Do I remove my friend’s ex from Facebook and Twitter now that they broke up?

So this past year I added my friends girlfriends on FB and Twitter. Now they broke up. I've spent a lot of time partying and hanging out with them (I even have pictures tagged!). But now they broke up. Should I delete them or restrict? Is there an unspoken rule or etiquette to follow when you friend your friends gf/bf and they've broken up? - Jessica from Chicago, IL

Jessica,

There are no unspoken rules for this one.  The rules are whatever you want to make them.  We actually will be featuring an episode in the near future, specifically regarding this topic and how to handle it.  But since that is a ways away, I might as well suggest this piece of advice.  I understand that your friends broke up, and I am sorry to hear that, but at the same time, this is part of your life that you are photographing.  If both parties are requesting that you remove the pictures, then I would say it might be good to follow their wishes.  But if it is only one person who is requesting and the other one isn’t, then I would say it’s your call.  That person clearly has the choice to unfriend or untag themselves from a photo if it really bothers them.  And if neither party says anything to you, then I would say it is your call and your decision.  I guess the way I see it is like this. . . these are photographs of your life, they mark special occasions, and great milestones in your life.  You may not think about it now, but one day you might look back thru some of these photos and wish they weren’t deleted, because let’s face it, a picture is worth a thousand words.   And well, would you like those words deleted from your life/memory banks for good?  Keep the good reminders, toss the bad if they are truly bad, but remember this one comes down to your call.

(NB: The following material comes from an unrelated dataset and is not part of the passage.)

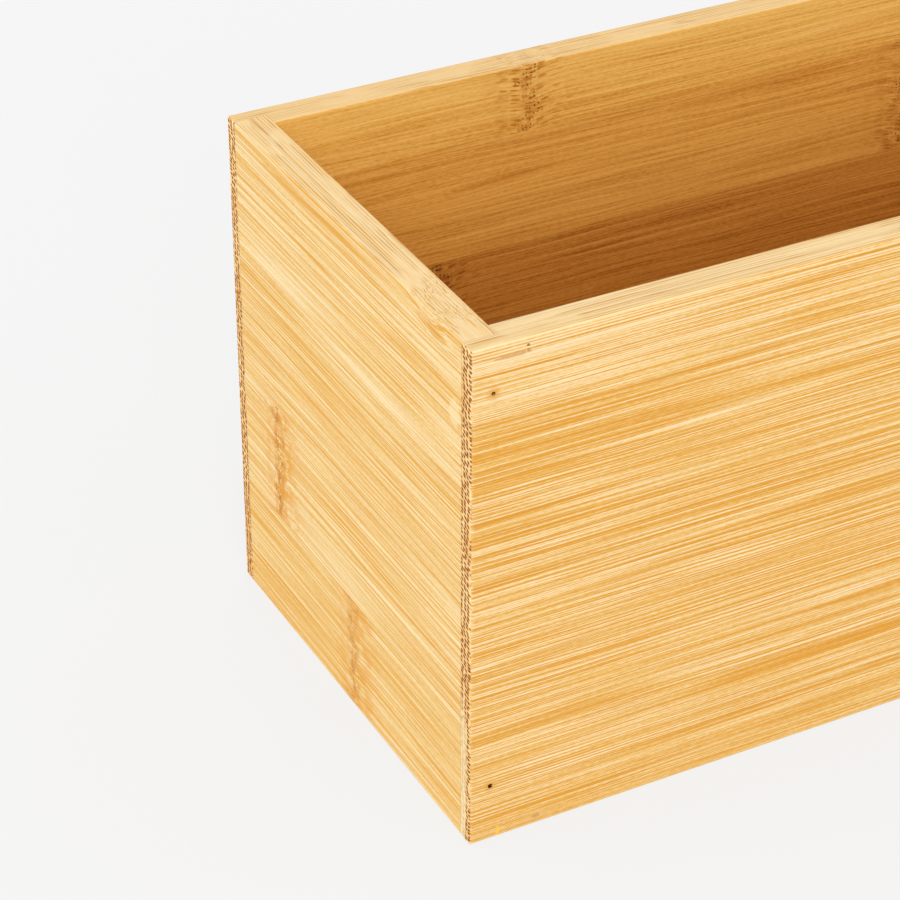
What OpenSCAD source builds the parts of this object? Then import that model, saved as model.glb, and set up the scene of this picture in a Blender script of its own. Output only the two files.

I’m going to say it all depends on your intentions. If you plan on banging the broad, drop it. Don’t do that (yes, even if you are a girl). Don’t sleep with your buddy’s ex. You’re better than that.

If it’s purely a friendship kind of thing, then that’s alright, you can remain friends, but DO NOT initiate contact or barely respond. Your purpose at that point is simply a means for her to snoop on your friend through your Facebook page.

Personally, I’m okay with friends remaining friends with my exes, as long the ex isn’t being stupid about it.  Just, as my friend, don’t be posting on her wall all the time, hitting her up to come out. Yeah, you can be “friends” on Facebook, but keep in mind that she was never YOUR friend.

As much as you thought she was YOUR friend, she was HIS girlfriend, and in turn your friend’s girlfriend. Your friend’s GIRLFRIEND. And if they’re broken up, nobody wants their ex still lingering around in their life. It’s time to move on past that. It is SOOO shitty when your friend’s keep your ex around after YOU dropped them.  Ugh!

Final consensus: You don’t need to de-friend them, but definitely don’t be all buddy-buddy w/ them. They can just be a part of your repertoire.